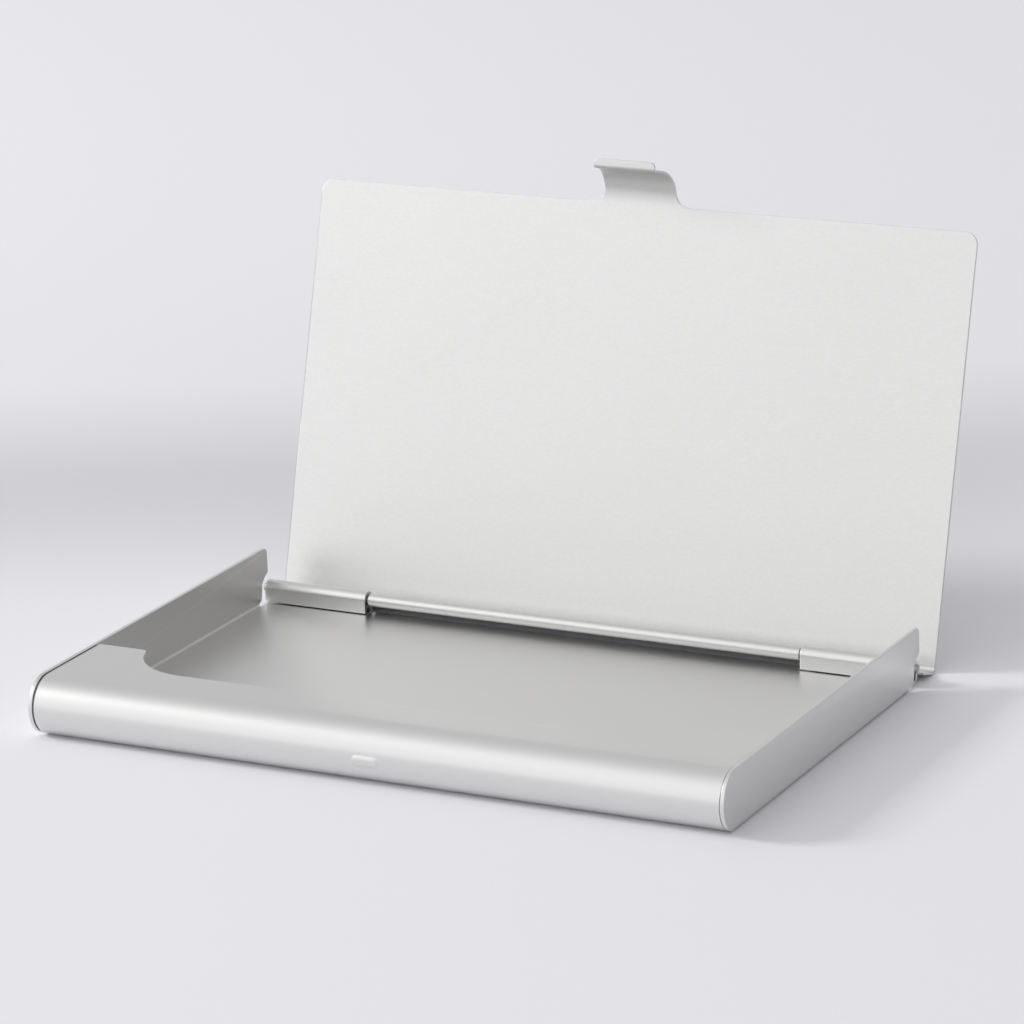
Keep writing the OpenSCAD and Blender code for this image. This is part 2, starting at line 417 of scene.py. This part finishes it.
def buildLid():
    s = lid
    bm = bmesh.new()
    top = wallTop + s["sheet"]
    back = pinY + pinRadius + s["sheet"]
    frontEdge = rollY
    root = s["tabHalf"] + s["tabRoot"]
    shares = spread(-1, 1, 12)
    half = [root * k for k in shares if k >= 0]
    half += spread(root, s["knuckleHalf"], 7)[1:]
    half += spread(s["knuckleHalf"], halfWide - s["corner"], 4)[1:]
    half += [halfWide - s["corner"] * (1 - math.sin(math.radians(a))) for a in spread(0, 90, 9)][1:]
    xs = [-x for x in reversed(half) if x > 0] + half

    def edgeY(x):
        over = max(0, abs(x) - (halfWide - s["corner"]))
        return frontEdge + s["corner"] - math.sqrt(max(0, s["corner"] ** 2 - over ** 2))

    heelY, heelZ = back - s["heel"], top - s["heel"]
    rowShares = (0, 0.04, 0.2, 0.4, 0.6, 0.8, 1)
    addGrid(bm, [[(x, edgeY(x) + (heelY - edgeY(x)) * k, top) for x in xs] for k in rowShares])

    # heel bend and flange, then the middle knuckle curled round the pin
    flangeEnd = pinZ + s["flangeEnd"]
    path = arcPoints(heelY, heelZ, s["heel"], 90, 0, 9) + [(back, flangeEnd)]
    addGrid(bm, [[(x, y, z) for x in xs] for y, z in path])
    middle = [x for x in xs if abs(x) <= s["knuckleHalf"] + tiny]
    curl = [(back, flangeEnd)] + arcPoints(pinY, pinZ, pinRadius + s["sheet"], 0, s["curlGapDeg"] - 360, 9)
    addGrid(bm, [[(x, y, z) for x in middle] for y, z in curl])

    path = tabPath()
    addGrid(bm, [[(w * k, y, z) for k in shares] for (y, z), w in zip(path, tabWidths(path))])

    # closed so far: turned open about the pin
    turn = Matrix.Translation((0, pinY, pinZ)) @ Matrix.Rotation(-openAngle, 4, "X")
    bmesh.ops.transform(bm, matrix=turn @ Matrix.Translation((0, -pinY, -pinZ)), verts=bm.verts)
    outward = Matrix.Rotation(-openAngle, 3, "X") @ Vector((0, 0, 1))
    plateMiddle = turn @ Vector((0, -0.5 * tray["pinFromFront"], top - pinZ))
    return sheetPiece("lid_sheet", bm, s["sheet"], s["edgeRound"], outward, plateMiddle)


# the pin: one straight wire with eased ends
pin = {"sides": 48, "endRound": 0.12 * mm}


def buildPin():
    bm = bmesh.new()
    bmesh.ops.create_cone(bm, cap_ends=True, segments=pin["sides"], radius1=pinRadius, radius2=pinRadius,
                          depth=pinHigh.x - pinLow.x, matrix=Matrix.Rotation(math.pi / 2, 4, "Y"))
    bmesh.ops.translate(bm, verts=bm.verts, vec=(0, pinY, pinZ))
    mesh = bpy.data.meshes.new("pin_wire")
    bm.to_mesh(mesh)
    bm.free()
    mesh.polygons.foreach_set("use_smooth", [True] * len(mesh.polygons))
    piece = bpy.data.objects.new("pin_wire", mesh)
    bpy.context.scene.collection.objects.link(piece)
    soft = piece.modifiers.new("softEnd", "BEVEL")
    soft.width, soft.segments, soft.harden_normals = pin["endRound"], edgeSteps, True
    soft.limit_method, soft.angle_limit = "ANGLE", sharpEdge
    return piece


trayPiece = buildTray()
print("tray sheet built")
lidPiece = buildLid()
print("lid sheet built")
pinPiece = buildPin()
print("hinge pin built")

# satin metal on both sheets: the lid is a little rougher, with a grain drawn out along x
trayLook = {
    "colour": (0.75, 0.746, 0.737),
    "drift": 0.008,                # how far the colour wanders
    "edgeColour": (0.84, 0.84, 0.83),
    "edgeWear": 0.5,
    "edgeSharpness": (0.56, 0.64),
    "roughness": 0.34,
    "sheenDrift": 0.008,
    "grainTone": 0.6,              # share of the colour's drift that follows the grain
    "grainScale": 4200,
    "grainStretch": (1, 1, 1),
    "grainSheen": 0.006,
    "grainStrength": 0.04,
    "grainDepth": 0.006 * mm,
    "cloudScale": 45,
}
lidLook = dict(trayLook, colour=(0.722, 0.718, 0.707), roughness=0.4, drift=0.03, grainTone=0.8,
               grainStretch=(0.4, 1, 1), grainSheen=0.02, grainStrength=0.1)
pinLook = dict(trayLook, colour=(0.42, 0.42, 0.42), roughness=0.35, edgeColour=(0.6, 0.6, 0.6))

for piece, body, node, slot, look in (
        (trayPiece, "tray", "tray", "tray_sheet", trayLook),
        (lidPiece, "lid", "lid", "lid_sheet", lidLook),
        (pinPiece, "lid", "hinge_pin", "pin_wire", pinLook)):
    piece.data.materials.append(satinMetal(slot, look))
    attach(piece, body)
    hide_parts(node)
print("finishes on")

# a pale table under the case
paper = {"size": 6, "colour": (0.92, 0.91, 0.95), "roughness": 0.7}

bpy.ops.mesh.primitive_plane_add(size=paper["size"], location=(0, 0, 0))
table = bpy.context.object
table.name = "table"
table.data.materials.append(plainFinish("tablePaper", paper))

# one low soft lamp from the left, aimed at the case
key = {"place": (-1.1, -0.32, 0.6), "size": 0.3, "power": 7.6}

keyData = bpy.data.lights.new("key", "AREA")
keyData.shape, keyData.size, keyData.energy = "SQUARE", key["size"], key["power"]
lamp = bpy.data.objects.new("key", keyData)
bpy.context.scene.collection.objects.link(lamp)
lamp.location = key["place"]
lamp.rotation_euler = (-lamp.location).to_track_quat("-Z", "Y").to_euler()

# the room: bright in front, dimmer behind and to the right
room = {
    "front": 1.13,
    "behind": 0.68,
    "fromFront": (-1.1, 0.4),      # where the fade from front to behind starts and ends
    "rightShare": 0.53,
    "toRight": (-0.4, 0.7),
    "colour": (0.985, 0.99, 1),
}
world = bpy.data.worlds.new("softRoom")
bpy.context.scene.world = world
world.use_nodes = True
sky, join = world.node_tree.nodes, world.node_tree.links
facing = sky.new("ShaderNodeTexCoord")
split = sky.new("ShaderNodeSeparateXYZ")
join.new(facing.outputs["Generated"], split.inputs["Vector"])


def fade(axis, ends, first, last):
    node = sky.new("ShaderNodeMapRange")
    node.interpolation_type = "SMOOTHSTEP"
    join.new(split.outputs[axis], node.inputs["Value"])
    numbers = {"From Min": ends[0], "From Max": ends[1], "To Min": first, "To Max": last}
    for socket, number in numbers.items():
        node.inputs[socket].default_value = number
    return node.outputs["Result"]


both = sky.new("ShaderNodeMath")
both.operation = "MULTIPLY"
join.new(fade("Y", room["fromFront"], room["front"], room["behind"]), both.inputs[0])
join.new(fade("X", room["toRight"], 1, room["rightShare"]), both.inputs[1])
sky["Background"].inputs["Color"].default_value = (*room["colour"], 1)
join.new(both.outputs["Value"], sky["Background"].inputs["Strength"])

# a card held over the table to the left and behind: it casts a soft band and is itself not seen
shade = {
    "along": 1.2,
    "deep": 0.038,
    "height": 0.11,
    "place": (-0.58, -0.161),
    "turn": 27.3,
    "colour": (0.5, 0.5, 0.5),
    "roughness": 0.9,
}
bpy.ops.mesh.primitive_plane_add(size=1, location=(*shade["place"], shade["height"]))
card = bpy.context.object
card.name = "shadeCard"
card.scale = (shade["along"], shade["deep"], 1)
card.rotation_euler.z = math.radians(shade["turn"])
card.visible_camera = card.visible_glossy = False
card.data.materials.append(plainFinish("card", shade))

# the camera stands in front and to the right, placed in mm from the foot of the walls' front ends
view = {
    "place": (268.114, -479.245, 199.555),
    "azimuth": 27.302,
    "elevation": 16.83,
    "roll": -1.93,
    "lens": 173.77,
    "sensor": 36,
    "nearest": 0.05,
    "farthest": 20,
}

az, el, roll = (math.radians(view[k]) for k in ("azimuth", "elevation", "roll"))
back = Vector((math.sin(az) * math.cos(el), -math.cos(az) * math.cos(el), math.sin(el)))
right = back.cross(Vector((0, 0, 1))).normalized() * -1
up = back.cross(right)
turned = Matrix.Rotation(roll, 3, back)
right, up = turned @ right, turned @ up
camData = bpy.data.cameras.new("camera")
camData.lens, camData.sensor_width = view["lens"], view["sensor"]
camera = bpy.data.objects.new("camera", camData)
bpy.context.scene.collection.objects.link(camera)
camera.matrix_world = Matrix((
    (right.x, up.x, back.x, view["place"][0] * mm),
    (right.y, up.y, back.y, view["place"][1] * mm + frontY),
    (right.z, up.z, back.z, view["place"][2] * mm),
    (0, 0, 0, 1)))
camData.clip_start, camData.clip_end = view["nearest"], view["farthest"]
bpy.context.scene.camera = camera
bpy.context.scene.view_settings.view_transform = "Standard"
print("stage, lights and camera set")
....................
WORK TO COMPLETE –
Quote the data above verbatim from its first line to the line that includes "xs = [-x for", with both boundary lines retained.

RESPONSE –
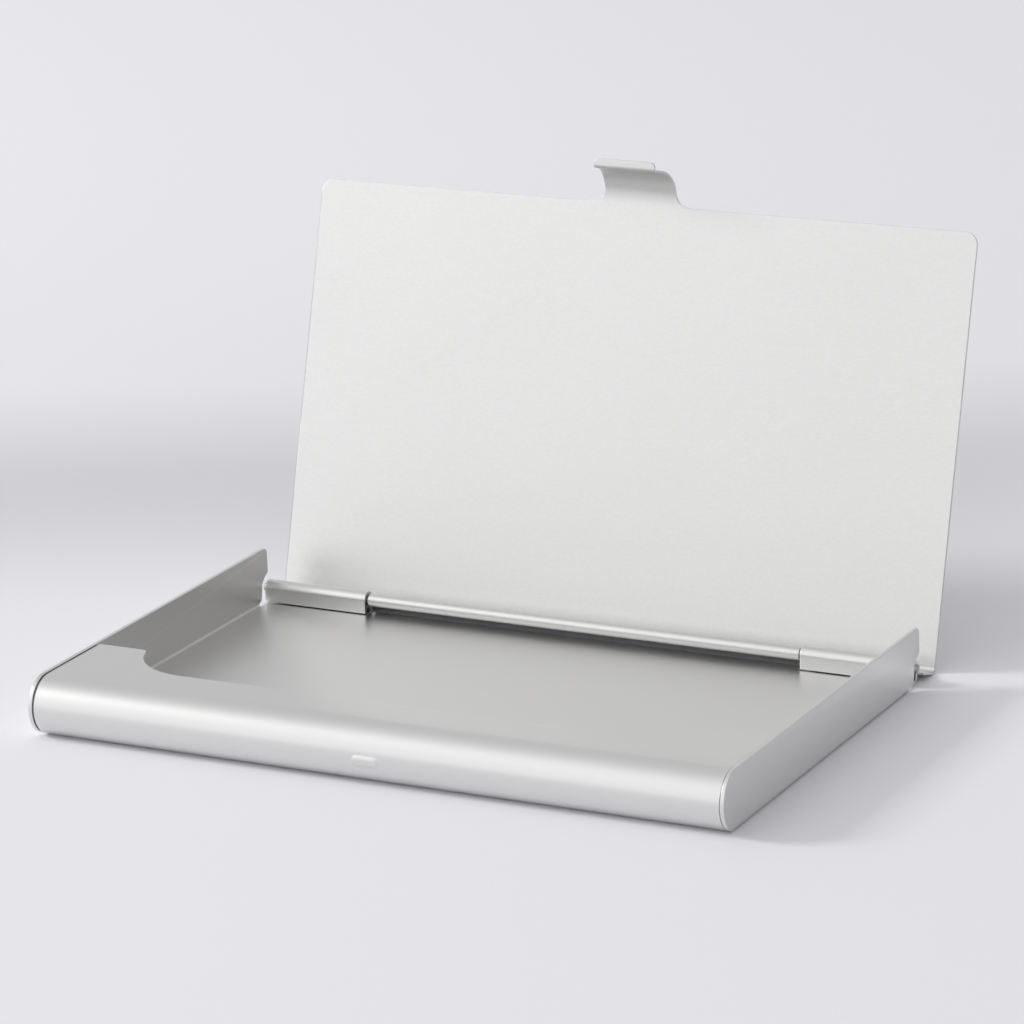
Keep writing the OpenSCAD and Blender code for this image. This is part 2, starting at line 417 of scene.py. This part finishes it.
def buildLid():
    s = lid
    bm = bmesh.new()
    top = wallTop + s["sheet"]
    back = pinY + pinRadius + s["sheet"]
    frontEdge = rollY
    root = s["tabHalf"] + s["tabRoot"]
    shares = spread(-1, 1, 12)
    half = [root * k for k in shares if k >= 0]
    half += spread(root, s["knuckleHalf"], 7)[1:]
    half += spread(s["knuckleHalf"], halfWide - s["corner"], 4)[1:]
    half += [halfWide - s["corner"] * (1 - math.sin(math.radians(a))) for a in spread(0, 90, 9)][1:]
    xs = [-x for x in reversed(half) if x > 0] + half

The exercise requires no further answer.